Hele emekli profesörlerin durumu tam bir trajik durum arz etmektedir.

Bugün, diğer ülkelerde özlem duyulan üniversite öğretim üyeliği ülkemizde ne yazık ki artık cazibesini kaybetmiştir.

Araştırma görevlisi bulunamamaktadır.

Nitelikli elemanlar, üniversite dışında görevlere ve vakıf üniversitelerine yönelmektedirler.

Bugün düşük ve yetersiz maaşlarla bir bilim adamı olarak bir dergiye abone olmak, yurtiçi-yurtdışında bilimsel kongrelere katılmak mümkün değildir.

Arazi çalışmaları gerektiren uygulamalı projeler üretmek, ödenek yokluğu nedeniyle imkánsız hale gelmiştir.

TERFİ OLANAĞI YOK

Ayrıca 4 yılını doldurmuş bir profesör, bu aşamadan sonra emekliliğine kadar geçen en az 20 yıllık hizmet süresi boyunca herhangi bir terfi yapması söz konusu olmadığından, sadece enflasyon nedeniyle verilen yıllık genel zamla yetinmek zorundadır.
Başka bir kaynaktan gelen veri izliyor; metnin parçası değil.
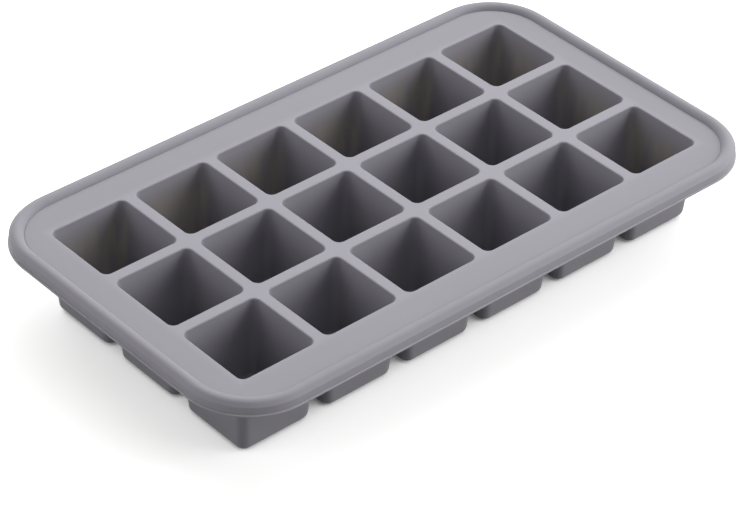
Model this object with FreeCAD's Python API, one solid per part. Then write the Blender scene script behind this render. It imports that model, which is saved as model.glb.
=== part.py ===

Tüm bu olanaksızlıklar içinde görevlerini sürdüren öğretim üyelerinin temsil tazminat yasası ile kararnamede kapsam dışı bırakılması bizler üzerinde büyük bir üzüntü ve hayal kırıklığı yaratmıştır.

Bizleri üzen ve düşündüren bir başka husus da, Bakanlar Kurulu kararında imzası bulunan ve daha önce bizler gibi üniversitede görev yapmış profesör meslektaşların bu haksızlığı nasıl fark etmemiş olmalarıdır.

Üniversitelerde sadece rektörlerle, YÖK üyeleri ve de TBMM'deki bürokratların yararlanabildiği bu tazminattan, yargı mensuplarından 6 yılını doldurmuş hákimler gibi zaten sayıları sınırlı olan 4 yılını doldurmuş profesörler ve emeklilerinin de yararlanmaları mutlaka ve ivedilikle sağlanmalıdır.

ÊProf. Dr. E. Selman USLU-İSTANBUL

Sağlık muayenesi

komik mi komik!

EHLİYET almada en önemli husus olan sağlık muayenesi hep atlanıyor. Şu andaki sağlık muayenesi şekli son derece komik. Tam teşekküllü hastaneden uzman raporu isteniyor. Korkunç bir ekonomik kayıp. Onun yerine bakılması gereken bir iki kalem unsura teknisyen seviyesindeki bir görevli, kişi kursa yazılmadan önce bakabilir.

Sağlık muayenesinde en önemli unsurlardan biri olan ‘stereopsis’, yani iki göz açıkken derinlik hissi test edilmiyor. Kanunda böyle bir istek yok. Halbuki en gerekli şey bu. Sürücünün derinlik hissi yoksa bir gün yüzde 100 kaza yapacaktır. Oysa renk körlüğü çok önemli olmamasına rağmen bizde habire dayatılıyor. Teknisyen eğitimi almış kişiler bunlarla muayene yapabilir.

Bir diğer konu da periyodik muayene... Sürücünün görme keskinliği bir kez muayene ediliyor, ehliyet veriliyor ve güle güle. Bu adam 60 yaşına gelip de araba kullanırken acaba nasıl görüyor diye düşünen yok. Eğer yeni bir yasa yapılacaksa sağlık konusu kökten değişmelidir.